It is very encouraging to witness a ground swell of Evangelism here in America. More to the point, there is real effort of Evangelism, of spreading the word of God and not some trendy version of it. This uprising of God is a return to New Testament living.
“Is there any thing whereof it may be said, See, this is new? it hath been already of old time, which was before us.” Ecclesiastes 1:10
National Church or Kingdom Church: The Challenges of the New America (Pt. 1)
Wallace Henley/The Christian Post
A new America is aborning before our eyes. Immigration and other factors are changing political philosophies, voting patterns, sociological assumptions, cultural expressions, and religious, moral, and ethical beliefs and styles.

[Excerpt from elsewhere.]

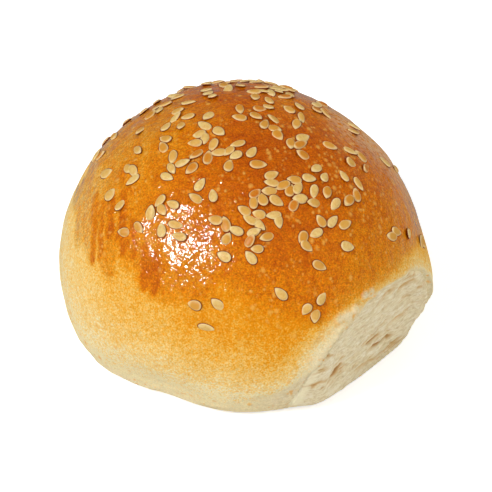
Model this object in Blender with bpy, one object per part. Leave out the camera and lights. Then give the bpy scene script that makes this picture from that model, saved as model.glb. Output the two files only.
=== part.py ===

There must be a new church for new America – really the “old church“, that of the early New Testament fellowship where there was “neither Gentile nor Jew, slave nor free, male nor female,” but a common community retaining some cultural and social distinctives, yet transcending them in their unified love for and commitment to Jesus Christ as Lord. (Galatians 3:28)
Though America may not have a state church she does have a national church, which is not good for the nation or the church.
In fact, the United States has many “nationalisms” and “national” churches. In our fractured era we speak of “White America,” “Black America,” “Hispanic America,” “Asian America,” and “Gay America,” “Straight America,” “Poor America,” “Rich America,” and “Native America” to name a few. Each “America” has its own nationalism and church that enshrines its worldview, sanctions its beliefs, conserves its values, preserves its culture, and perpetuates its social norms.
It’s not merely American churches strapped into narrow nationalism. Globally, many include their nationalisms in their official names, like the various Orthodox groups – Russian, Finnish, Ukrainian, Greek, etc. In America, Protestant denominations include the Southern Baptist Convention, the African Methodist Episcopal (AME) Church, the Dutch Reformed Church, the Moravian Church, and many more.
Some labels distinguish theological positions rather than nationalistic roots. The theologians and church historians understand that, but the average person needing Christ probably doesn’t. The titles unwittingly become shapers of the particular group’s self-perception and preferred socio-cultural lifestyles.